Читать «Левая Политика. Жёсткая Экономия» онлайн - страница 77

Василий Георгиевич Колташов

Р. Хестанов поясняет, что этот факт был изумителен: «...вдруг в 1953 году КПСС превращает безграничное и едва ли определённое поле культуры в объект государственного администрирования. Советская бюрократия приступает к разработке нормативов и параметров управ-108 ленческой вертикали, квалификационных требований к специалистам и кадрам, критериев оценки текущего состояния культуры. Затем эта инновация подхватывается другими государствами. «Эфирная» и едва уловимая природа нового объекта правительственной заботы не мешает государственным машинам осваивать новое поле деятельности». Этот факт стал и судьбоносным для культурного строительства: «...учреждение Министерства культуры СССР было актом эмансипации культуры от идеологии. Однако освободившись от идеологии и пропаганды, культура попала в зависимость от механизированного администрирования государства и обрела характеристики массовой культуры» (С. 49).

Информационные, кадровые и художественно-идеологические приёмы воздействия на сферу культуры имели на общество воздействие, по своей силе и последствием гораздо более значимое и долговременное, чем предполагалось при решении конкретной культурной задачи. Но нередко масштабные инициативы с целями радикального преобразования той или иной сферы культуры не справляются с идеологическими времянками, вязнут в бюрократической трясине, становятся жертвами пропагандистских кампаний с неизбежными «перегибами», а то и попросту карьерными устремлениями отдельных управленцев от культуры.

Бытие культуры в качестве сознательно обособленного, но целостного и единого объекта управления обусловили проникновение базовых идей культурной политики - идей Просвещения - во все практики культурного строительства. Эти практики при всём их пропагандистском сопровождении содержали себе элементы всеобщего, сущностного человеческого развития и совершенствования. И потому так часто приносили эффект, далеко выходящий за рамки текущих политических задач, поставленных конкретными руководителями. Именно поэтому целое под названием «культурная политика в СССР» не было безоблачно непротиворечивым, её «всеобщие» компоненты были часто непримиримо противоположны компонентам прагматическим, политически сконструированным в ответ на вызовы времени.
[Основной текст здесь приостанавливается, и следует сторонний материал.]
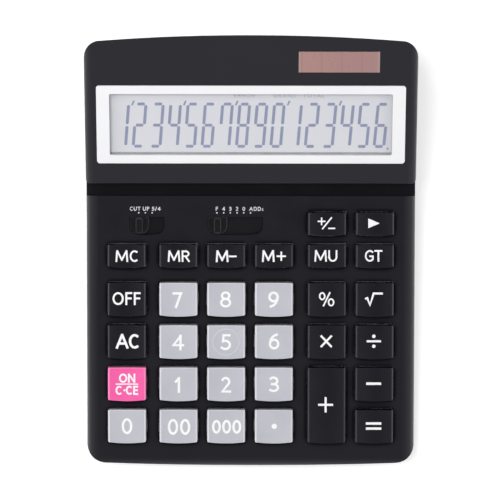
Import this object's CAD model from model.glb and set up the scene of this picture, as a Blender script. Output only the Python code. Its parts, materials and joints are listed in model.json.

Наглядным примером того, как выстраивалось взаимодействие государства и общества в сфере культурной политики, является сюжет, исследованный Ириной Глущенко в статье «Солдат как читатель. Исследование читательских интересов красноармейцев в 1920 г.». Признаюсь, что, пока я не поняла единство и целостность замысла книги, я начала именно со статьи о солдатах-читателях. Ведь она поражает уже самим названием! Вдумайтесь: «В 1920 году Просветительский отдел Политического управления Реввоенсовета (ПУР) провёл одно любопытное исследование. ПУР захотел узнать, что читают красноармейцы» (с. 64). Во время гражданской войны только что родившееся, измученное экономическими и политическим катастрофами государство заинтересовалось чтением солдат! И как заинтересовалось: подробно разработаны инструкции для проведения анкетирования и интервью, составлена вполне профессиональная анкета, библиотекарям даны исчерпывающие разъяснения, и они провели работу вполне добросовестно. «При проведении опроса учитываются и такие тонкости, как степень усталости людей и их состояние» (с. 69). «Архив сохранил 11 200 анкет» (с. 71). Насколько же масштабным и одновременно продуманным был замысел по культурному переустройству общества, если молодая советская власть так профессионально и обстоятельно изучала во время войны читательские вкусы своей армии. Разумеется, любопытство это было политически и практически оправданным: «...поскольку речь идёт об армии мобилизационной, причём к концу Гражданской войны пополнявшейся призывниками со всех концов России, именно изучение читательских интересов солдат давало возможность получить информацию о положении дел в стране в целом. ... Исследователи не просто хотели узнать, что читают солдаты, но и видели в своих респондентах представителей народа, которые высказывали своё мнение о литературе» (с. 66).